Men subsequently put whatever is newly learned or experienced to use as a plowshare, perhaps even as a weapon: but women immediately include it among their ornaments.
A reader is doubly guilty of bad manners against an author when he praises his second book at the expense of his first (or vice versa) and then expects the author to be grateful for what he has done.
Out of damp and gloomy days, out of solitude, out of loveless words directed at us, conclusions grow up in us like fungus: one morning they are there, we know not how, and they gaze upon us, morose and gray. Woe to the thinker who is not the gardener but only the soil of the plants that grow in him.

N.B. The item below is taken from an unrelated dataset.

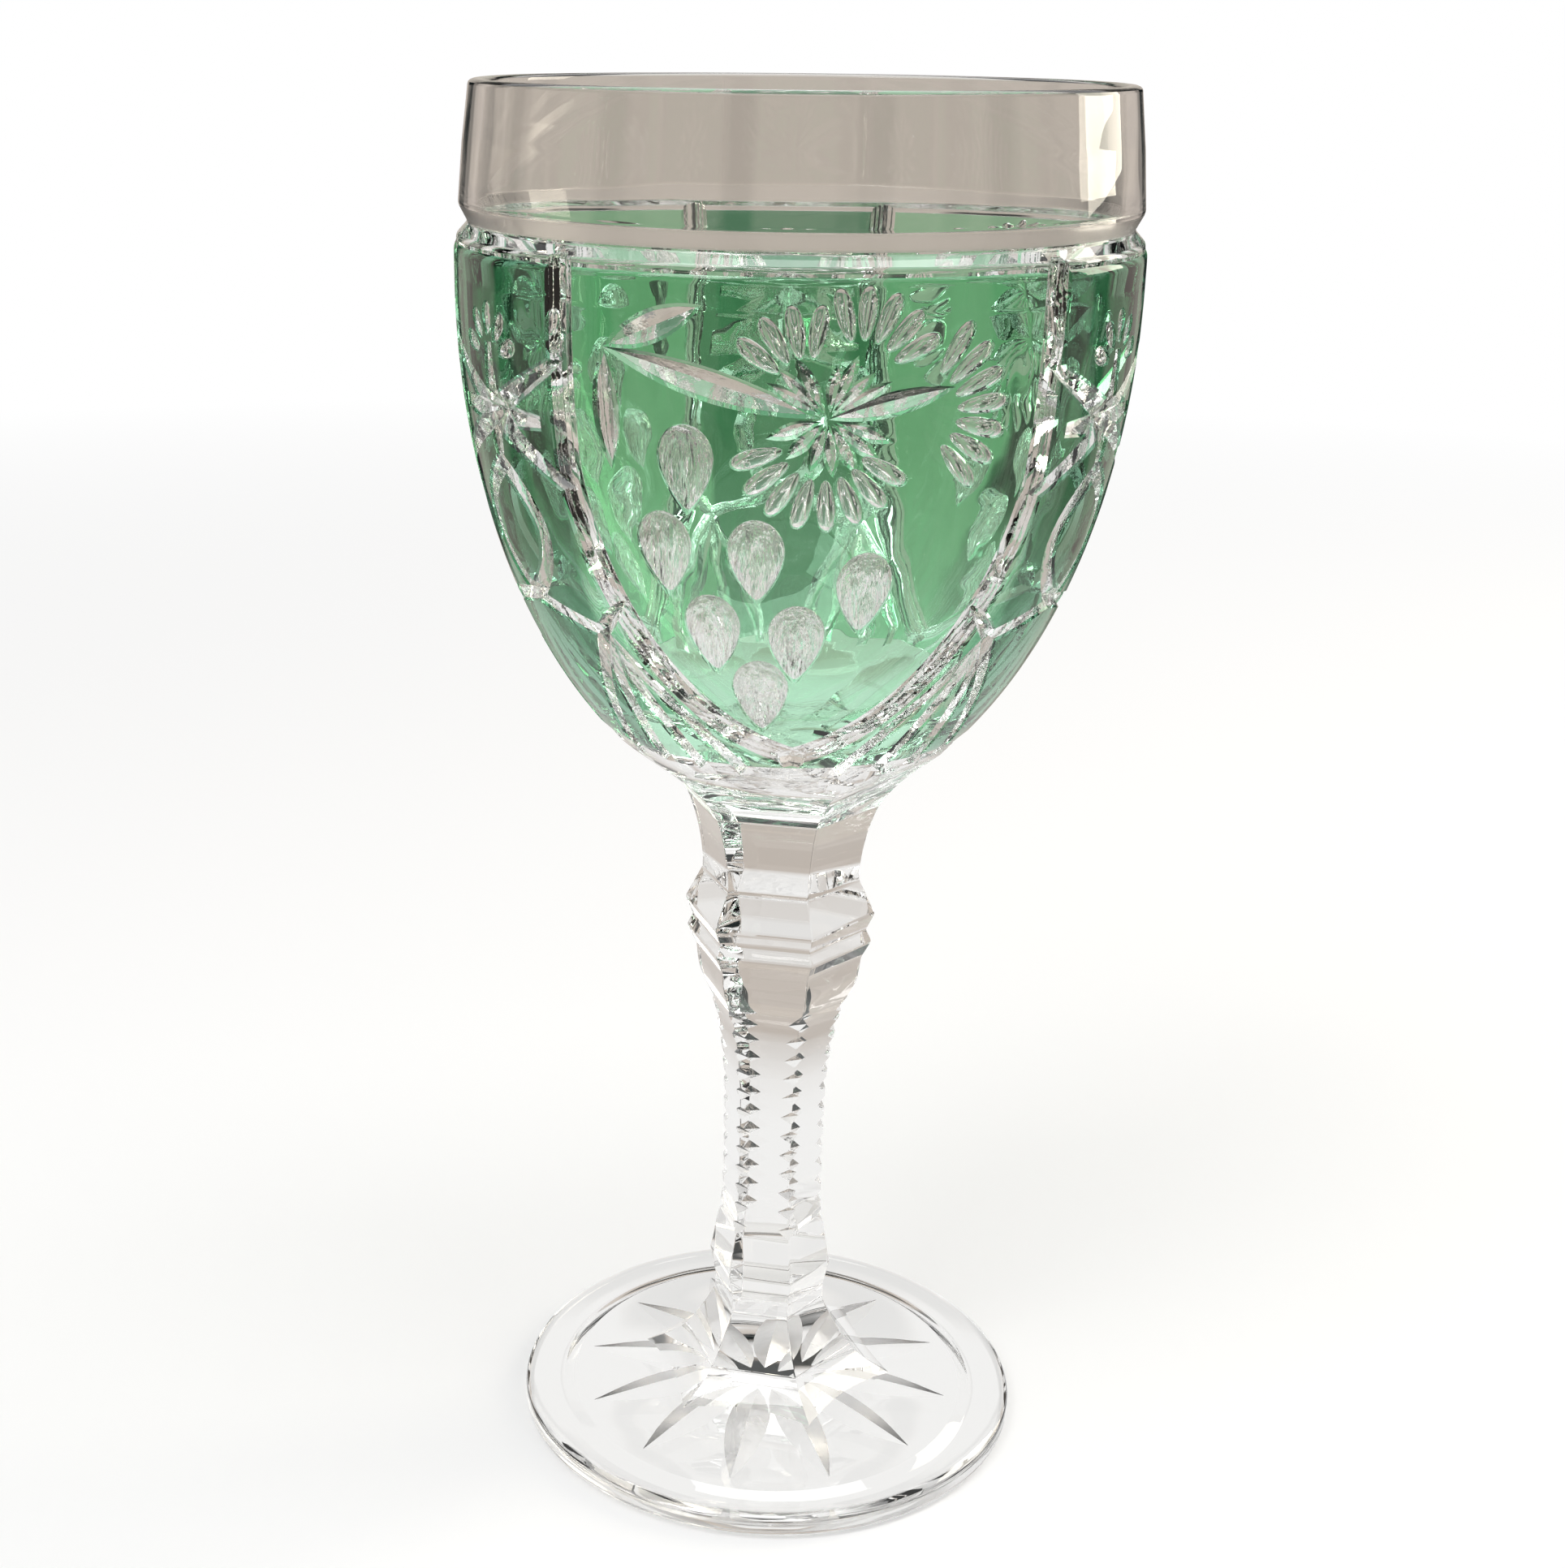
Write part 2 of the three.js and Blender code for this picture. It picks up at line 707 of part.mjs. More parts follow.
function stemProfile() {
  const grooveRadius = upperKnopRadius - knopGrooveDepth;
  const swell = shaftSwell.map(({ rise, gain }) => (
    new THREE.Vector3(shaftRadius + gain, shaftMiddleHeight + rise, 0)
  ));
  const shaft = new THREE.CatmullRomCurve3(swell).getPoints(shaftSteps);
  const neckFoot = upperKnopHeight + upperNeckRise;
  const neck = new THREE.QuadraticBezierCurve(
    new THREE.Vector2(upperNeckRadius, neckFoot),
    new THREE.Vector2(upperNeckRadius, (neckFoot + stemHeight) / 2),
    new THREE.Vector2(calyxNeckRadius, stemHeight - jointGap),
  );
  return [
    [0, jointGap],
    [stemBaseRadius, jointGap],
    [stemBaseRadius - stemBaseTaper, lowerNeckHeight * 0.7],
    [lowerNeckRadius, lowerNeckHeight],
    [lowerNeckRadius, lowerKnopHeight - 0.8 * lowerKnopHalfHeight],
    [lowerKnopRadius, lowerKnopHeight],
    [lowerNeckRadius, lowerKnopHeight + lowerKnopHalfHeight],
    [shaftRadius, lowerKnopHeight + 2 * lowerKnopHalfHeight],
    ...shaft.map((spot) => [spot.x, spot.y]),
    [upperKnopRadius - lowerCrestSetback, upperKnopHeight - lowerCrestFall],
    [grooveRadius, upperKnopHeight - knopGrooveFall],
    [upperKnopRadius, upperKnopHeight],
    ...neck.getPoints(flareSteps).map((spot) => [spot.x, spot.y]),
    [0, stemHeight - jointGap],
  ];
}

function radiusOnProfile(profile, height) {
  const above = profile.findIndex((spot, i) => i > 1 && spot[1] >= height);
  const [[r0, z0], [r1, z1]] = [profile[above - 1], profile[above]];
  return THREE.MathUtils.lerp(r0, r1, (height - z0) / (z1 - z0));
}

function notchCutter(radius, height, turn) {
  const reach = notchDepth * 3;
  const lip = notchDepth;
  const scale = (notchDepth + lip) / notchDepth;
  const section = [
    [radius - notchDepth, 0],
    [radius + lip, notchHalfHeight * scale],
    [radius + lip, -notchHalfHeight * scale],
  ];
  const points = [-reach, reach].flatMap((across) => (
    section.map(([out, rise]) => new THREE.Vector3(across, -out, height + rise))
  ));
  const faces = [0, 1, 2, 3, 5, 4];
  for (let i = 0; i < 3; i += 1) {
    const next = (i + 1) % 3;
    faces.push(i, 3 + next, next, i, 3 + i, 3 + next);
  }
  const geometry = meshFrom(points, faces);
  geometry.rotateZ(turn * degree);
  return toSolid(geometry);
}

function stem() {
  const profile = stemProfile();
  const notches = [];
  for (let side = 0; side < stemSides; side += 1) {
    const turn = stemTurn + (360 / stemSides) * (side + 0.5);
    for (let i = 0; i < notchCount; i += 1) {
      const height = firstNotchHeight + i * notchPitch;
      notches.push(notchCutter(radiusOnProfile(profile, height), height, turn));
    }
  }
  return sixSided(profile).subtract(joinAll(notches));
}

// Foot

function foot() {
  const crown = footEdgeThickness + footRise;
  const disc = revolve([
    [0, hollowHeight],
    [restingRingInner - hollowSlope, hollowHeight],
    [restingRingInner, 0],
    [restingRingOuter, 0],
    [footRadius, footEdgeRounding],
    [footRadius, footEdgeThickness - footEdgeRounding],
    [restingRingOuter, footEdgeThickness],
    [(restingRingOuter + stemBaseRadius) / 2, footEdgeThickness + footRise / 3],
    [stemBaseRadius - flareCoreSetback, crown],
    [0, crown],
  ]);
  const flareCurve = new THREE.QuadraticBezierCurve(
    new THREE.Vector2(stemBaseRadius, footHeight),
    new THREE.Vector2(stemBaseRadius + flareCoreSetback, crown),
    new THREE.Vector2(flareFootRadius, footEdgeThickness),
  );
  const flare = flareCurve.getPoints(flareSteps).map((spot) => [spot.x, spot.y]);
  const sides = sixSided([[0, footHeight], ...flare, [0, footEdgeThickness]]);
  const rays = [];
  const middle = THREE.MathUtils.lerp(footStarInner, footStarOuter, footStarWidest);
  for (let i = 0; i < footStarRays; i += 1) {
    const turn = (stemTurn + (360 / footStarRays) * i) * degree;
    const at = (radius) => ({
      point: new THREE.Vector3(radius * Math.sin(turn), -radius * Math.cos(turn), hollowHeight),
      outward: new THREE.Vector3(0, 0, -1),
      depth: footStarDepth,
    });
    rays.push(grooveCutter([
      { ...at(footStarInner), half: 0 },
      { ...at(middle), half: footStarHalfWidth },
      { ...at(footStarOuter), half: 0 },
    ]));
  }
  return disc.add(sides).subtract(joinAll(rays));
}

// Materials and the assembled glass

const clearCrystal = { color: 0xe8ece9, roughness: 0.04, metalness: 0 };
const greenCasing = { color: 0x2f9460, roughness: 0.05, metalness: 0 };

function named(name, geometry, finish) {
  const material = new THREE.MeshStandardMaterial({ ...finish, flatShading: true });
  const mesh = new THREE.Mesh(geometry, material);
  mesh.name = name;
  return mesh;
}

const glass = new THREE.Group();
const bowl = new THREE.Group();
bowl.position.z = footHeight + stemHeight;
const stemGroup = new THREE.Group();
stemGroup.position.z = footHeight;
glass.add(bowl, stemGroup);

const deep = deepCuts();
const throughCasing = deep.add(shallowCuts());
glass.add(named('foot', toGeometry(foot()), clearCrystal));
stemGroup.add(named('stem', toGeometry(stem()), clearCrystal));
bowl.add(named('crystal_bowl', toGeometry(crystalBowl(deep)), clearCrystal));

const shell = casingShell();

function island(outline) {
  return toGeometry(shell.intersect(blankFor(outline)).subtract(throughCasing));
}

const panelTurns = { front: 0, right: 120, left: -120 };
const panelGeometry = island(panelOutline());
Object.entries(panelTurns).forEach(([side, turn]) => {
  const panel = named(`green_panel_${side}`, panelGeometry, greenCasing);
  panel.rotation.z = turn * degree;
  bowl.add(panel);
});

const columnTurns = { right: 0, back: 120, left: -120 };
Object.entries(columnOutlines()).forEach(([name, outline]) => {
  const shifted = outline.map(([angle, height]) => [columnMiddle + angle, height]);
  const geometry = island(shifted);
  Object.entries(columnTurns).forEach(([side, turn]) => {
    const piece = named(`${side}_column_${name}`, geometry, greenCasing);
    piece.rotation.z = turn * degree;
    bowl.add(piece);
  });
});

export default glass;
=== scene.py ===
import math
from contextlib import contextmanager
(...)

But anyone who has really made sacrifices knows that he wanted and got something in return perhaps something for something of himself - that he gave up in order to have more here or at least to feel that he has "more".
There is in general good reason to suppose that in several respects the gods could all benefit from instruction by us human beings. We humans are - more humane.

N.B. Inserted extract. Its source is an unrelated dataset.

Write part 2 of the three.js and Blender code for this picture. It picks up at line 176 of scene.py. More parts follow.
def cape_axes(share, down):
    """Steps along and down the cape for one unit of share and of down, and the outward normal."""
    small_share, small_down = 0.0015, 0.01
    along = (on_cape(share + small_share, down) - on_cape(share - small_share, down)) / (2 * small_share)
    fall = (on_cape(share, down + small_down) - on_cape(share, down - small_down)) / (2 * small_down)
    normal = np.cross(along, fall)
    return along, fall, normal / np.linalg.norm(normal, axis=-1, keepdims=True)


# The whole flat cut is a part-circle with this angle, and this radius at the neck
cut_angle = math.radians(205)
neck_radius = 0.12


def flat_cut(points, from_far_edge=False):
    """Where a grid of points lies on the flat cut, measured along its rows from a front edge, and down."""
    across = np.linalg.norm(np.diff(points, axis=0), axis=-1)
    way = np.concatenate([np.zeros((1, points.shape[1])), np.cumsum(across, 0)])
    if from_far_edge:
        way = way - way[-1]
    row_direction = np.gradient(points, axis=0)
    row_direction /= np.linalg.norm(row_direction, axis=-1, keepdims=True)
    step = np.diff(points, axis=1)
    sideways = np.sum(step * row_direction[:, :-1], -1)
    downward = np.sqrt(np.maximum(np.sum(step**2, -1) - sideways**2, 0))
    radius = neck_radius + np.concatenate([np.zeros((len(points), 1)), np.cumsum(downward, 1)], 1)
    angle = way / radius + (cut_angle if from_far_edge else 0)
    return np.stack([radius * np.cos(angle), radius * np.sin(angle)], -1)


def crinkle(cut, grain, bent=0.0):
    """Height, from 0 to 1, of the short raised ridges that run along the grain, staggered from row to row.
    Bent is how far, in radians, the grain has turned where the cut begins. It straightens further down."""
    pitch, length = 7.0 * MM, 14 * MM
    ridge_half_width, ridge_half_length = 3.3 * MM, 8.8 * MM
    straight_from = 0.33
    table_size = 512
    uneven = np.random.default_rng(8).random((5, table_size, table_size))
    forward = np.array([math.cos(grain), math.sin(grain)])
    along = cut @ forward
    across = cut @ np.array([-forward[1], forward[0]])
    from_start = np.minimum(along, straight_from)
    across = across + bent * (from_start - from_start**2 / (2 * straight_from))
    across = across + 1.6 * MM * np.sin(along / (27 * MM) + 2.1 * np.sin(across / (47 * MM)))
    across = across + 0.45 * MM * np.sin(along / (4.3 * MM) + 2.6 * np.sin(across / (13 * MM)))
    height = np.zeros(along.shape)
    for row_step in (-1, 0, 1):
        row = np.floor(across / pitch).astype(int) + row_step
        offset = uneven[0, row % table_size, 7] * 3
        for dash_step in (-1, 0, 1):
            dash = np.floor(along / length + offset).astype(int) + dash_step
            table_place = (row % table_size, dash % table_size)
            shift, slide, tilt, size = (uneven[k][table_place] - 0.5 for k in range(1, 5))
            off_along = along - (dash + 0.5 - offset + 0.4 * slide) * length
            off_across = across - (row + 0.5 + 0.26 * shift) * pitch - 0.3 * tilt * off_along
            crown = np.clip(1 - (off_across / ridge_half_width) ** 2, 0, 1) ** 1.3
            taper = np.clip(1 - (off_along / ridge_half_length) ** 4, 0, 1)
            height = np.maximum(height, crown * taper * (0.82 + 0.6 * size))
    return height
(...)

Moralities and religions are the principal means by which one can make whatever one wishes out of man, provided one possesses a superfluity of creative forces and can assert one's will over long periods of time in the form of legislation and customs.
People to whom their daily life appears too empty and monotonous easily grow religious; this is comprehensible and excusable, only they have no right to demand religious sentiments from those whose daily life is not empty and monotonous.